■ Task details
Everything from the line that contains "Break this object" through the last line of the listing must be copied exactly, with both of those lines included and no others.

■ Dataset entries

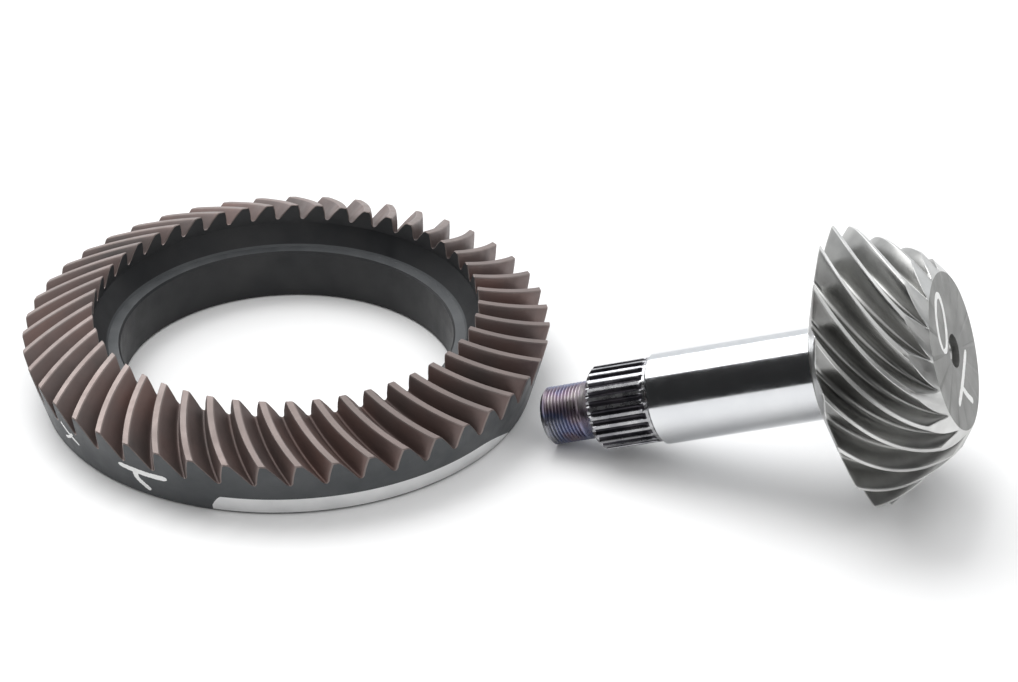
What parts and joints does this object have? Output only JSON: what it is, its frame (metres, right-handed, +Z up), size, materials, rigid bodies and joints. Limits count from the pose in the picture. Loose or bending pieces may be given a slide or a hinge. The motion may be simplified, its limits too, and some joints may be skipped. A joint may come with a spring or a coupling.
{
  "type": "bevel gear pair",
  "caption": "Spiral bevel gear pair: a ring-shaped crown wheel lying flat and its stemmed pinion with journal, splines and threaded end.",
  "frame": {"origin": "centre of the pair's bounding box, on the surface that both gears lie on", "axes": "+Z up, along the crown wheel's axis from its flat back to its teeth; +X from the wheel towards the pinion; +Y away from the side on which the pinion's front face looks"},
  "size_m": [0.3936, 0.2488, 0.1097],
  "materials": {
    "oxide_steel": "case-hardened forging, phosphate black with red-brown lapped teeth and a bright turned band at the back edge",
    "ground_steel": "bare machined steel, mirror-ground journal, dark oiled splines, blue and brown tempered thread",
    "paint_mark": "matt white paint pen"
  },
  "bodies": {
    "wheel": {"crown_wheel": "oxide_steel"},
    "pinion": {"pinion": "ground_steel"}
  },
  "joints": [
    {"name": "pinion_spin", "type": "hinge", "parent": "wheel", "child": "pinion", "pos_m": [0.14877, -0.06838, 0.05501], "axis": [0.9143, -0.245, 0.3226], "continuous": true}
  ]
}
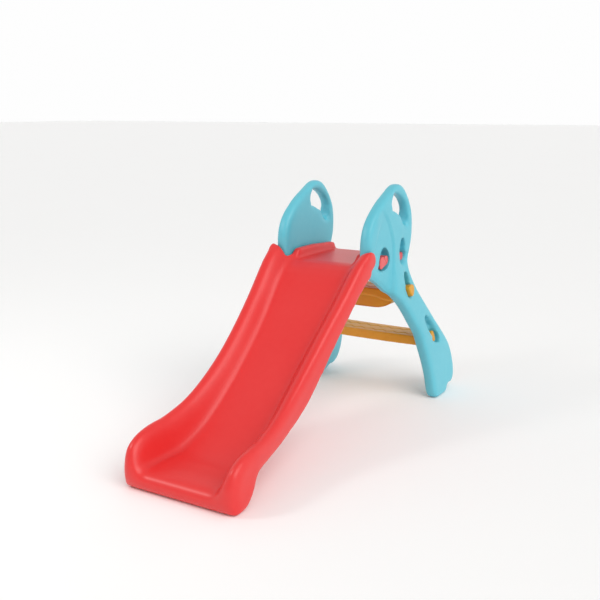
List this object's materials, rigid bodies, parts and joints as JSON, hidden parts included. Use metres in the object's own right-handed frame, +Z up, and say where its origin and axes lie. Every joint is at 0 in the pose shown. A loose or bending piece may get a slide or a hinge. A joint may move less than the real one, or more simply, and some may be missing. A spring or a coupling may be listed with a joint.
{
  "type": "folding toddler slide",
  "caption": "Low moulded-plastic slide for toddlers: a sloping chute with raised rims, hung between two splayed side panels that carry two steps and fold under the chute.",
  "frame": {"origin": "on the floor, in the middle of the slide's length and width", "axes": "+Z is up, -Y points to the chute's exit, and +X is to the right of someone who looks from the exit towards the steps"},
  "size_m": [0.6, 1.45, 0.839],
  "materials": {
    "red_plastic": "satin moulded polyethylene, very fine grain",
    "blue_plastic": "satin moulded polyethylene, very fine grain",
    "yellow_plastic": "satin moulded polyethylene, very fine grain",
    "pink_plastic": "satin injection-moulded plastic",
    "screw_steel": "plated screw"
  },
  "bodies": {
    "slide": {"chute": "red_plastic", "right_pivot_boss": "pink_plastic", "left_pivot_boss": "pink_plastic", "right_boss_screw": "screw_steel", "left_boss_screw": "screw_steel"},
    "ladder": {"right_panel": "blue_plastic", "left_panel": "blue_plastic", "upper_step": "yellow_plastic", "lower_step": "yellow_plastic", "right_stop_peg": "pink_plastic", "left_stop_peg": "pink_plastic"}
  },
  "joints": [
    {"name": "fold", "type": "hinge", "parent": "slide", "child": "ladder", "pos_m": [0, 0.238, 0.578], "axis": [-1, 0, 0], "range_deg": [0, 76]}
  ]
}
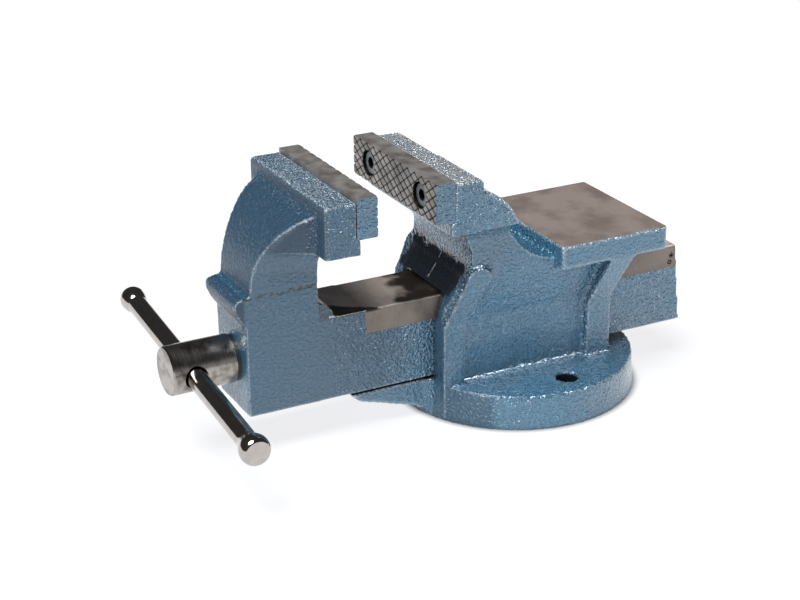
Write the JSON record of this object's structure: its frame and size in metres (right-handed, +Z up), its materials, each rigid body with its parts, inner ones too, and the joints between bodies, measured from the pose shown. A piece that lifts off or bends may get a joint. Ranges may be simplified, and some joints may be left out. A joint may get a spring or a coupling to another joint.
{
  "type": "bench vise",
  "caption": "Fixed-base bench vise with an anvil, a sliding jaw on a hollow beam, serrated jaw plates and a plated screw with a sliding handle bar.",
  "frame": {"origin": "centre of the round base on its bottom face", "axes": "+X along the screw towards the anvil, the handle end at -X; +Z up, out of the anvil's face"},
  "size_m": [0.327, 0.1896, 0.1515],
  "materials": {
    "blue_hammered_paint": "blue hammered enamel over rough grey cast iron, with machined bare faces on the anvil, the slide's top and its side strips",
    "hardened_plate_steel": "hardened steel jaw plates with cross-cut serrations, painted at their ends",
    "plated_steel": "bright nickel or chrome plating on turned steel",
    "machined_screw_steel": "turned steel, bright head, oily thread",
    "black_oxide_steel": "black oxide on socket head screws",
    "zinc_plated_steel": "zinc plating on washers, bolt and pins",
    "spring_steel": "oiled spring wire",
    "bare_cast_iron": "bare cast iron nut with an oily machined thread"
  },
  "bodies": {
    "fixed_body": {"fixed_jaw_body": "blue_hammered_paint", "fixed_jaw_plate": "hardened_plate_steel", "fixed_plate_screws": "black_oxide_steel", "spindle_nut": "bare_cast_iron", "nut_bolt": "zinc_plated_steel", "nut_lock_washer": "zinc_plated_steel", "nut_flat_washer": "zinc_plated_steel"},
    "sliding_jaw": {"sliding_jaw_body": "blue_hammered_paint", "sliding_jaw_plate": "hardened_plate_steel", "sliding_plate_screws": "black_oxide_steel", "slide_stop_pins": "spring_steel"},
    "screw": {"lead_screw": "machined_screw_steel", "thrust_washer": "zinc_plated_steel", "spring_front_washer": "zinc_plated_steel", "spindle_spring": "spring_steel", "spring_rear_washer": "zinc_plated_steel", "split_pin": "zinc_plated_steel"},
    "handle": {"handle_bar": "plated_steel", "handle_knob_near": "plated_steel", "handle_knob_far": "plated_steel"}
  },
  "joints": [
    {"name": "jaw_slide", "type": "slide", "parent": "fixed_body", "child": "sliding_jaw", "axis": [1, 0, 0], "range_m": [-0.064, 0.0345]},
    {"name": "screw_turn", "type": "hinge", "parent": "sliding_jaw", "child": "screw", "pos_m": [-0.2, 0, 0.0526], "axis": [1, 0, 0], "range_deg": [-4600, 2480]},
    {"name": "handle_slide", "type": "slide", "parent": "screw", "child": "handle", "axis": [0, 0.9952, 0.0976], "range_m": [-0.062, 0.065]}
  ],
  "couplings": [
    {"joint": "jaw_slide", "follows": "screw_turn", "m_per_rad": 0.00079577}
  ]
}
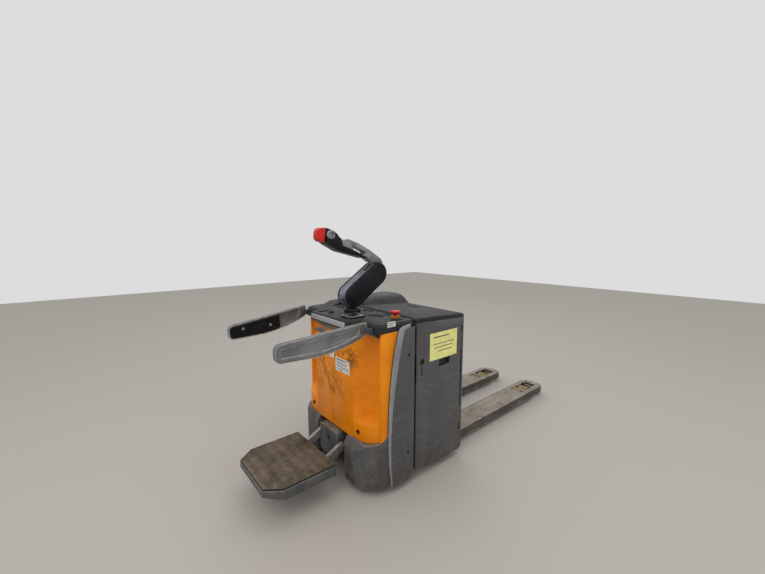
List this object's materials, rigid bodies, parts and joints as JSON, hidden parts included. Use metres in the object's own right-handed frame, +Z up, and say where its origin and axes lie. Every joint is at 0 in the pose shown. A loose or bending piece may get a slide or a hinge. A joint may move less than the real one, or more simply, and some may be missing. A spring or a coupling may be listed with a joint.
{
  "type": "electric stand-on pallet truck",
  "caption": "Electric pallet truck with fold-up operator platform, fold-down guard arms, two-link tiller, battery box and two lifting forks.",
  "frame": {"origin": "floor point under the middle of the bounding box", "axes": "+Y from the operator to the fork tips, +X to the operator's right when facing the forks, +Z up"},
  "size_m": [0.72, 2.385, 1.3501],
  "materials": {
    "frame_dark": "dark grey paint, worn",
    "body_grey": "mid grey paint with fine scratches and dirt",
    "skirt_grey": "grey paint, scuffed and dusty",
    "trim_grey": "light grey satin",
    "hood_orange": "orange gloss paint with dark scuffs",
    "deck_black": "black grained plastic, dusty",
    "bright_strip": "brushed",
    "display_black": "glossy",
    "bolt_black": "black oxide",
    "bracket_grey": "dark paint",
    "switch_yellow": "yellow plastic",
    "signal_red": "red plastic",
    "tray_grey": "grey paint, worn edges",
    "mat_rubber": "ribbed, covered with dust",
    "bare_steel": "worn bare steel",
    "arm_grey": "grey paint, bright worn edges",
    "pad_black": "soft black pad",
    "drive_iron": "cast, oily",
    "drive_rubber": "dark polyurethane",
    "castor_steel": "zinc plated",
    "castor_tyre": "polyurethane",
    "tiller_black": "black bluish satin plastic",
    "link_grey": "glossy grey plastic",
    "handle_grey": "grey plastic",
    "key_blue": "blue key",
    "battery_case": "battery case",
    "fork_paint": "dusty worn paint, bare edges",
    "load_steel": "greasy steel",
    "roller_tan": "tan polyurethane",
    "ram_chrome": "hard chrome"
  },
  "bodies": {
    "chassis": {"chassis_frame": "frame_dark", "castor_carriers": "frame_dark", "side_plate_right": "body_grey", "side_plate_left": "body_grey", "pillar_trims": "trim_grey", "skirt_right": "skirt_grey", "skirt_left": "skirt_grey", "hinge_block": "skirt_grey", "motor_hood": "hood_orange", "deck_cover": "deck_black", "deck_strip": "bright_strip", "display_panel": "display_black", "panel_bolts": "bolt_black", "arm_brackets": "bracket_grey", "estop_base": "switch_yellow", "pump_unit": "bracket_grey", "motor_controller": "bracket_grey", "lift_cylinder": "bracket_grey"},
    "stop_switch": {"estop_button": "signal_red"},
    "platform": {"platform_tray": "tray_grey", "platform_mat": "mat_rubber", "platform_hinge": "bare_steel"},
    "guard_right": {"arm_right": "arm_grey", "arm_pad_right": "pad_black"},
    "guard_left": {"arm_left": "arm_grey", "arm_pad_left": "pad_black"},
    "steering": {"drive_gearbox": "drive_iron", "drive_motor": "drive_iron", "steering_column": "bare_steel", "tiller_turret": "tiller_black"},
    "drive_wheel": {"drive_hub": "drive_iron", "drive_tyre": "drive_rubber"},
    "castor_right": {"castor_fork_right": "castor_steel"},
    "castor_left": {"castor_fork_left": "castor_steel"},
    "castor_right_roll": {"castor_wheel_right": "castor_tyre"},
    "castor_left_roll": {"castor_wheel_left": "castor_tyre"},
    "lower_link": {"tiller_link": "link_grey", "link_covers": "tiller_black"},
    "handle": {"handle_frame": "handle_grey", "grip_body": "tiller_black"},
    "belly_switch": {"belly_button": "signal_red"},
    "thumb_control": {"thumb_wheel": "handle_grey"},
    "lift_key": {"lift_button": "switch_yellow"},
    "horn_key": {"horn_button": "key_blue"},
    "carriage": {"battery_box": "body_grey", "battery": "battery_case", "fork_right": "fork_paint", "fork_left": "fork_paint", "piston_rod": "ram_chrome"},
    "lid": {"battery_lid": "deck_black"},
    "door": {"battery_door": "body_grey"},
    "lock": {"door_lock": "bolt_black"},
    "load_arm_pair": {"load_arms": "load_steel"},
    "bogie_pair": {"bogies": "load_steel"},
    "push_rod_pair": {"push_rods": "bare_steel"},
    "roller_rf": {"roller_right_front": "roller_tan"},
    "roller_rr": {"roller_right_rear": "roller_tan"},
    "roller_lf": {"roller_left_front": "roller_tan"},
    "roller_lr": {"roller_left_rear": "roller_tan"}
  },
  "joints": [
    {"name": "estop_press", "type": "slide", "parent": "chassis", "child": "stop_switch", "axis": [0, 0, -1], "range_m": [0, 0.007], "stiffness_N_per_m": 500},
    {"name": "platform_fold", "type": "hinge", "parent": "chassis", "child": "platform", "pos_m": [0, -0.7425, 0.2], "axis": [-1, 0, 0], "range_deg": [0, 88]},
    {"name": "guard_right_fold", "type": "hinge", "parent": "chassis", "child": "guard_right", "pos_m": [0.295, -0.7445, 0.872], "axis": [1, 0, 0], "range_deg": [0, 90]},
    {"name": "guard_left_fold", "type": "hinge", "parent": "chassis", "child": "guard_left", "pos_m": [-0.295, -0.7445, 0.872], "axis": [1, 0, 0], "range_deg": [-4.5, 85.5]},
    {"name": "steer", "type": "hinge", "parent": "chassis", "child": "steering", "pos_m": [0, -0.5905, 0], "axis": [0, 0, 1], "range_deg": [-90, 90]},
    {"name": "drive_spin", "type": "hinge", "parent": "steering", "child": "drive_wheel", "pos_m": [0, -0.5905, 0.112], "axis": [1, 0, 0], "continuous": true},
    {"name": "castor_right_swivel", "type": "hinge", "parent": "chassis", "child": "castor_right", "pos_m": [0.252, -0.5685, 0.1], "axis": [0, 0, 1], "continuous": true},
    {"name": "castor_right_spin", "type": "hinge", "parent": "castor_right", "child": "castor_right_roll", "pos_m": [0.252, -0.5415, 0.062], "axis": [1, 0, 0], "continuous": true},
    {"name": "castor_left_swivel", "type": "hinge", "parent": "chassis", "child": "castor_left", "pos_m": [-0.252, -0.5685, 0.1], "axis": [0, 0, 1], "continuous": true},
    {"name": "castor_left_spin", "type": "hinge", "parent": "castor_left", "child": "castor_left_roll", "pos_m": [-0.252, -0.5415, 0.062], "axis": [1, 0, 0], "continuous": true},
    {"name": "tiller_tilt", "type": "hinge", "parent": "steering", "child": "lower_link", "pos_m": [0, -0.5985, 0.985], "axis": [1, 0, 0], "range_deg": [0, 45]},
    {"name": "handle_tilt", "type": "hinge", "parent": "lower_link", "child": "handle", "pos_m": [0, -0.43427, 1.09914], "axis": [1, 0, 0], "range_deg": [-15, 20]},
    {"name": "belly_press", "type": "slide", "parent": "handle", "child": "belly_switch", "axis": [0, 0.945, -0.327], "range_m": [0, 0.005], "stiffness_N_per_m": 600},
    {"name": "thumb_turn", "type": "hinge", "parent": "handle", "child": "thumb_control", "pos_m": [0, -0.75027, 1.31514], "axis": [1, 0, 0], "range_deg": [-25, 25], "stiffness_Nm_per_rad": 0.6},
    {"name": "lift_press", "type": "slide", "parent": "handle", "child": "lift_key", "axis": [0, -0.7071, -0.7071], "range_m": [0, 0.003], "stiffness_N_per_m": 300},
    {"name": "horn_press", "type": "slide", "parent": "handle", "child": "horn_key", "axis": [0, -0.7071, -0.7071], "range_m": [0, 0.003], "stiffness_N_per_m": 300},
    {"name": "carriage_lift", "type": "slide", "parent": "chassis", "child": "carriage", "axis": [0, 0, 1], "range_m": [0, 0.125]},
    {"name": "lid_open", "type": "hinge", "parent": "carriage", "child": "lid", "pos_m": [0, -0.0585, 0.848], "axis": [-1, 0, 0], "range_deg": [0, 22]},
    {"name": "door_open", "type": "hinge", "parent": "carriage", "child": "door", "pos_m": [0.355, -0.0765, 0.5], "axis": [0, 0, 1], "range_deg": [0, 100]},
    {"name": "lock_turn", "type": "hinge", "parent": "carriage", "child": "lock", "pos_m": [0.35, -0.4025, 0.655], "axis": [1, 0, 0], "range_deg": [0, 90]},
    {"name": "load_arm_swing", "type": "hinge", "parent": "carriage", "child": "load_arm_pair", "pos_m": [0, 0.77651, 0.046], "axis": [-1, 0, 0], "range_deg": [0, 47.8]},
    {"name": "bogie_level", "type": "hinge", "parent": "load_arm_pair", "child": "bogie_pair", "pos_m": [0, 0.9465, 0.044], "axis": [1, 0, 0], "range_deg": [0, 47.8]},
    {"name": "push_rod_travel", "type": "slide", "parent": "carriage", "child": "push_rod_pair", "axis": [0, 1, 0], "range_m": [0, 0.0138]},
    {"name": "roller_rf_spin", "type": "hinge", "parent": "bogie_pair", "child": "roller_rf", "pos_m": [0.198, 0.9995, 0.0425], "axis": [1, 0, 0], "continuous": true},
    {"name": "roller_rr_spin", "type": "hinge", "parent": "bogie_pair", "child": "roller_rr", "pos_m": [0.198, 0.8935, 0.0425], "axis": [1, 0, 0], "continuous": true},
    {"name": "roller_lf_spin", "type": "hinge", "parent": "bogie_pair", "child": "roller_lf", "pos_m": [-0.198, 0.9995, 0.0425], "axis": [1, 0, 0], "continuous": true},
    {"name": "roller_lr_spin", "type": "hinge", "parent": "bogie_pair", "child": "roller_lr", "pos_m": [-0.198, 0.8935, 0.0425], "axis": [1, 0, 0], "continuous": true}
  ],
  "couplings": [
    {"joint": "load_arm_swing", "follows": "carriage_lift", "rad_per_m": 6.655},
    {"joint": "bogie_level", "follows": "carriage_lift", "rad_per_m": 6.655},
    {"joint": "push_rod_travel", "follows": "carriage_lift", "ratio": 0.108}
  ]
}
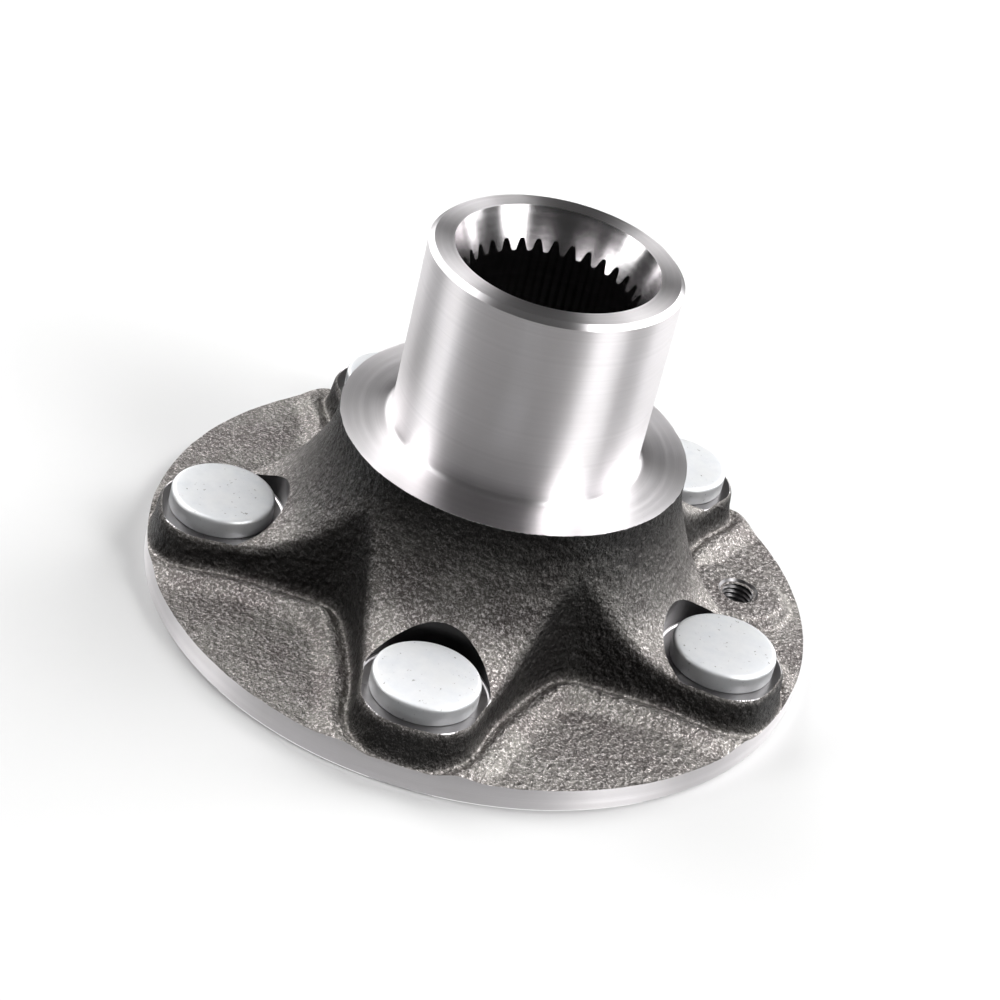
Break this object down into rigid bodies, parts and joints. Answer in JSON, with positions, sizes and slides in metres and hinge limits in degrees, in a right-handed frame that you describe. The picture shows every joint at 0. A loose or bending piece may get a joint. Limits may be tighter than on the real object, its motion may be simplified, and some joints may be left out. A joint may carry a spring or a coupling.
{
  "type": "wheel hub",
  "caption": "Driven wheel hub: forged flange with ribs and pressed-in wheel studs, ground bearing seat and splined bore for the drive shaft.",
  "frame": {"origin": "centre of the bolt circle, in the face that the wheel and brake disc bear on", "axes": "+Z along the hub's axis, inboard towards the bearing seat; -Y through the first wheel stud"},
  "size_m": [0.15, 0.15, 0.1293],
  "materials": {
    "hub_steel": "shot-blasted forging, with a turned rim and a ground bearing seat",
    "stud_zinc": "bright zinc plate"
  },
  "bodies": {
    "root": {"hub": "hub_steel", "wheel_stud_1": "stud_zinc", "wheel_stud_2": "stud_zinc", "wheel_stud_3": "stud_zinc", "wheel_stud_4": "stud_zinc", "wheel_stud_5": "stud_zinc"}
  },
  "joints": []
}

■ Response
Break this object down into rigid bodies, parts and joints. Answer in JSON, with positions, sizes and slides in metres and hinge limits in degrees, in a right-handed frame that you describe. The picture shows every joint at 0. A loose or bending piece may get a joint. Limits may be tighter than on the real object, its motion may be simplified, and some joints may be left out. A joint may carry a spring or a coupling.
{
  "type": "wheel hub",
  "caption": "Driven wheel hub: forged flange with ribs and pressed-in wheel studs, ground bearing seat and splined bore for the drive shaft.",
  "frame": {"origin": "centre of the bolt circle, in the face that the wheel and brake disc bear on", "axes": "+Z along the hub's axis, inboard towards the bearing seat; -Y through the first wheel stud"},
  "size_m": [0.15, 0.15, 0.1293],
  "materials": {
    "hub_steel": "shot-blasted forging, with a turned rim and a ground bearing seat",
    "stud_zinc": "bright zinc plate"
  },
  "bodies": {
    "root": {"hub": "hub_steel", "wheel_stud_1": "stud_zinc", "wheel_stud_2": "stud_zinc", "wheel_stud_3": "stud_zinc", "wheel_stud_4": "stud_zinc", "wheel_stud_5": "stud_zinc"}
  },
  "joints": []
}